Le retrait d’une bonne partie de la classe politique et d’une importante frange de la classe politique et de la société civile s’explique par leur crainte de voir le gouvernement transformé un dialogue véritablement nécessaire pour trouver les solutions à la grave crise actuelle à une manœuvre pour faire passer une révision constitutionnelle qui ne s’impose pas.
Aussi, tous dénoncent une machination sous couvert d’un dialogue national inclusif par lequel le gouvernement fera passer sa réforme constitutionnelle, conformément à des engagements par le pouvoir à l’adresse de partenaires étrangers. L’hebdomadaire Jeune Afrique dans sa rubrique « Confidentiel, Diplomatie et réseaux » (parution N° 3062 du 15 au 21 septembre 2019) avait révélé : « Le 10, le Premier ministre malien a été reçu par Emmanuel Macron qui souhaitait lui manifester son soutien. « Il en a besoin » glisse une source à l’Élysée, faisant allusion à la difficulté de la mise en place du dialogue politique inclusif, Boubou Cissé a indiqué que le référendum portant sur la révision de la Constitution serait organisé d’ici la fin de l’année et que les législatives, prévues en octobre 2018, mais plusieurs fois reportées depuis, se tiendraient en 2020 ». N’est-ce pas que le pouvoir a son agenda qui n’est pas nécessairement celui des citoyens dont la souveraineté est confisquée par un « dialogue alibi », un « dialogue administré », un dialogue dont les résolutions ont déjà toute leur place dans les tiroirs.

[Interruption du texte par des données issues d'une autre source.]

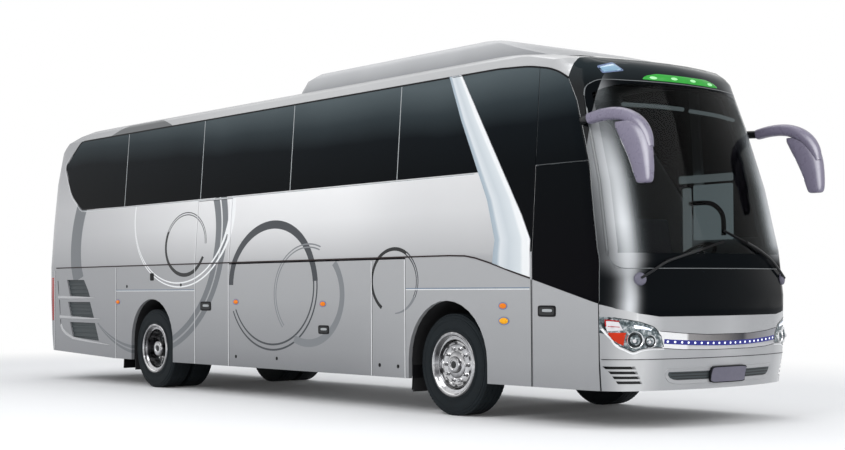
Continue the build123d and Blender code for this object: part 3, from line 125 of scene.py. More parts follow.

Le dialogue inclusif n’est rien d’autre qu’un monologue exclusif du gouvernement, un moyen pour le pouvoir de constitutionnalisation de l’Accord séparatiste d’Alger dont il entend blanchir les tripatouillages institutionnels rejetés par les Maliens patriotes. Il s’agit en réalité d’un monologue exclusif au cours duquel le gouvernement va faire avaler au forcing à travers son armada de participants conditionnés, la substance de sa feuille de route dictée de l’étranger.